→ Data extract:
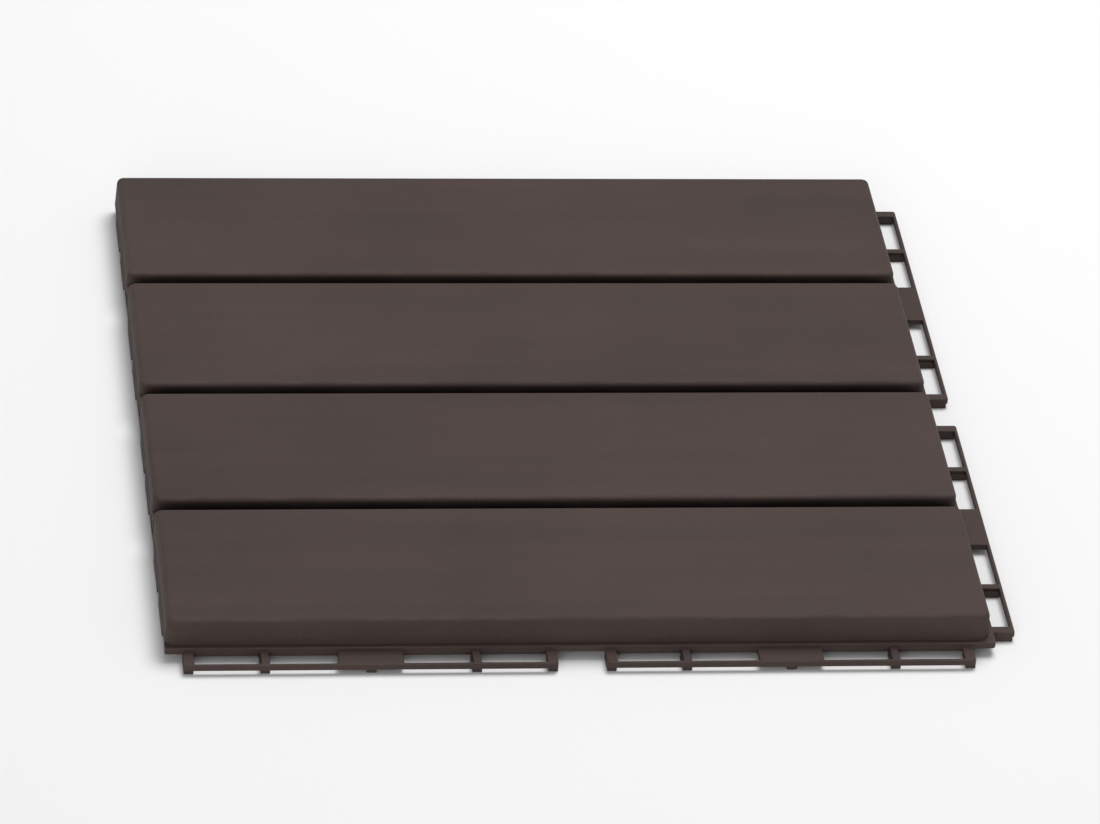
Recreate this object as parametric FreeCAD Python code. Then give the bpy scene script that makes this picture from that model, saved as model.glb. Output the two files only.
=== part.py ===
"""Interlocking deck tile, one plastic moulding.

Millimetres, +Z up, origin on the ground under the centre of the tile's pitch square.
The slats run along X. The rails with their slots stand out at the front (-Y) and on the right (+X),
and the tabs that drop into a neighbour's slots hang at the back (+Y) and on the left (-X).
"""
import FreeCAD, Part
import math
import os

V = FreeCAD.Vector

# Overall sizes
pitch = 300.0                  # from one tile to the next, both ways
height = 16.0                  # ground to the walking face
slat_count = 4
slat_gap = 6.0                 # between two slats, and between the slats of two tiles

# Slats
ledge_top = 5.5                # ground to the ledge, where the slats' side faces end
face_flare = 0.5               # how far a side face leans out from the walking face to the ledge
corner_radius = 2.6            # slat corners seen from above
edge_radius = 2.0              # rounding all round the walking face
skin = 2.4                     # thickness under the walking face

# Gap floors between the slats
floor_depth = 5.5              # below the walking face
floor_thickness = 2.0
floor_end_radius = 0.8         # rounded lip where a floor ends at a drain hole
hole_length = 18.0             # drain hole, along the gap

# Walls and ribs underneath
bay_count = 12                 # bays between cross ribs, along the slats
wall = 2.0                     # outer wall and the long walls of the slats
rib = 1.6                      # cross ribs and the rib under the middle of each slat
rib_clearance = 2.0            # under the ribs to the ground
mould_draft = 1.0              # degrees on every wall inside a pocket
foot_width = 6.4               # where a foot leaves the ribs
foot_taper = 0.5               # how far each side of a foot leans in towards the ground

# Ledge round the two sides with rails
ledge_gap = 0.3                # ledge to the pitch line
ledge_height = 2.4
ledge_radius = 1.6             # outer corners seen from above
ledge_edge = 0.5               # rounding of its upper edge

# Rails, two to a side
rail_gap = 17.5                # between the two rails of a side
rail_reach = 8.0               # past the pitch line
rail_wall = 1.2
rail_top = 4.0
rail_bottom = 1.8
rail_inner_setback = 0.4       # inner rail face behind the ledge's edge
rail_inner_wall = 2.0
rail_edge = 0.3                # rounding of the upper edges
rail_corner = 0.7              # bevel of the outer corners seen from above
end_post = 3.75
web = 2.75                     # narrow web between two slots
wide_web = 23.0                # in the rail's middle
rail_foot = 3.4                # width of a foot under a web

# Tabs
tab_fit = 0.3                  # tab to the rail wall that it hooks
tab_gap = 4.2                  # in the middle of each pair, over a narrow web
tab_end_fit = 0.5              # tab to the end of its slot
tab_ground_gap = 0.5
tab_slant = 2.0                # lead-in at both ends of a tab
tab_hook = 0.6                 # how far the hook reaches under the rail wall
tab_root = 3.6                 # how far a tab runs up inside the wall
tab_edge = 0.3                 # rounding of its lower edge
male_gap = 0.4                 # male wall above a neighbour's rails

over = 1.0                     # how far a cutting block runs past the face it cuts

# Worked out from the sizes above
slat_pitch = pitch / slat_count
slat_width = slat_pitch - slat_gap
slat_length = pitch - slat_gap
face_height = height - ledge_top
half_top = slat_length / 2.0
half_base = half_top + face_flare
floor_top = height - floor_depth
floor_under = floor_top - floor_thickness
bay = pitch / bay_count
inner_reach = half_top - wall
male_bottom = rail_top + male_gap
rail_centre = pitch / 4.0
rail_length = pitch / 2.0 - rail_gap
web_place = pitch / 8.0
ledge_reach = pitch / 2.0 - ledge_gap
rail_outer = pitch / 2.0 + rail_reach
rail_slot_outer = rail_outer - rail_wall
rail_inner = ledge_reach - rail_inner_setback
slat_centres = [(i - (slat_count - 1) / 2.0) * slat_pitch for i in range(slat_count)]
gap_centres = [(i - (slat_count - 2) / 2.0) * slat_pitch for i in range(slat_count - 1)]
cross_ribs = [(i - bay_count / 2.0) * bay for i in range(1, bay_count)]


def flare_at(z):
    """How far an outer face has leaned out at height z."""
    return face_flare * min(1.0, max(0.0, (height - z) / face_height))


def block(x0, x1, y0, y1, z0, z1):
    return Part.makeBox(x1 - x0, y1 - y0, z1 - z0, V(x0, y0, z0))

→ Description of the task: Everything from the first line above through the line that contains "under the walking face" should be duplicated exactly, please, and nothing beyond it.

→ Response to this task:
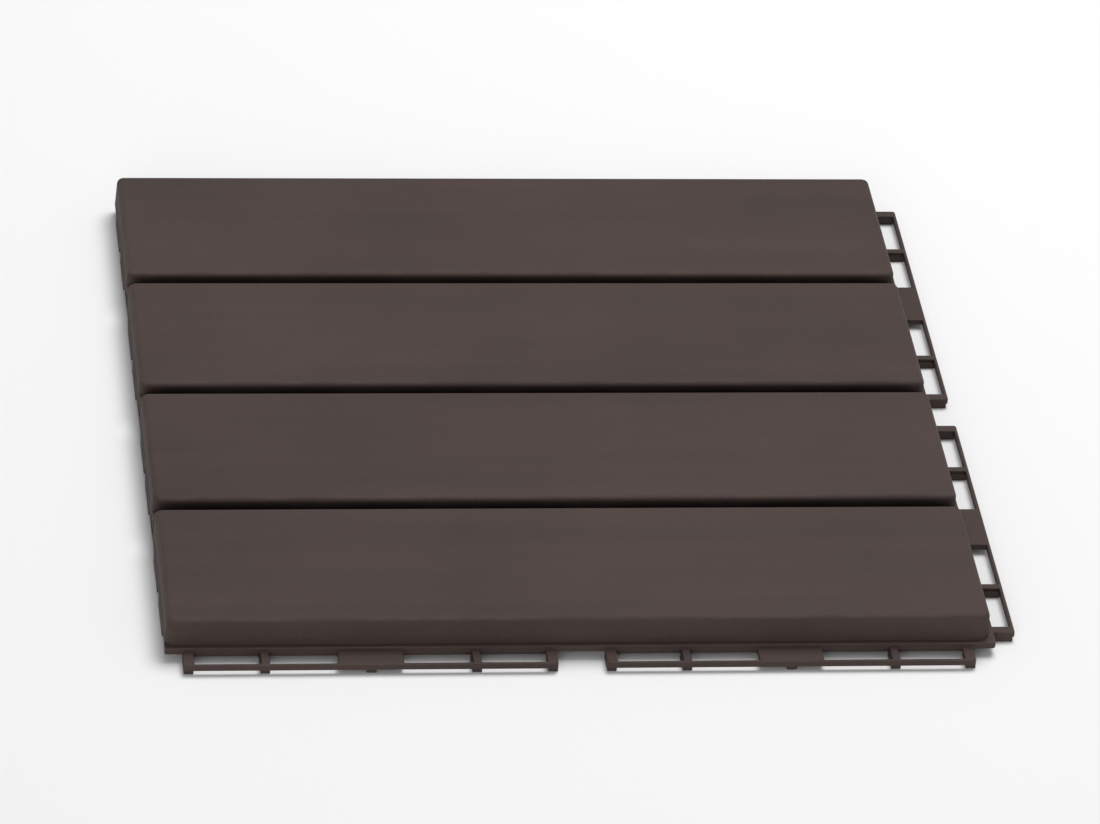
Recreate this object as parametric FreeCAD Python code. Then give the bpy scene script that makes this picture from that model, saved as model.glb. Output the two files only.
=== part.py ===
"""Interlocking deck tile, one plastic moulding.

Millimetres, +Z up, origin on the ground under the centre of the tile's pitch square.
The slats run along X. The rails with their slots stand out at the front (-Y) and on the right (+X),
and the tabs that drop into a neighbour's slots hang at the back (+Y) and on the left (-X).
"""
import FreeCAD, Part
import math
import os

V = FreeCAD.Vector

# Overall sizes
pitch = 300.0                  # from one tile to the next, both ways
height = 16.0                  # ground to the walking face
slat_count = 4
slat_gap = 6.0                 # between two slats, and between the slats of two tiles

# Slats
ledge_top = 5.5                # ground to the ledge, where the slats' side faces end
face_flare = 0.5               # how far a side face leans out from the walking face to the ledge
corner_radius = 2.6            # slat corners seen from above
edge_radius = 2.0              # rounding all round the walking face
skin = 2.4                     # thickness under the walking face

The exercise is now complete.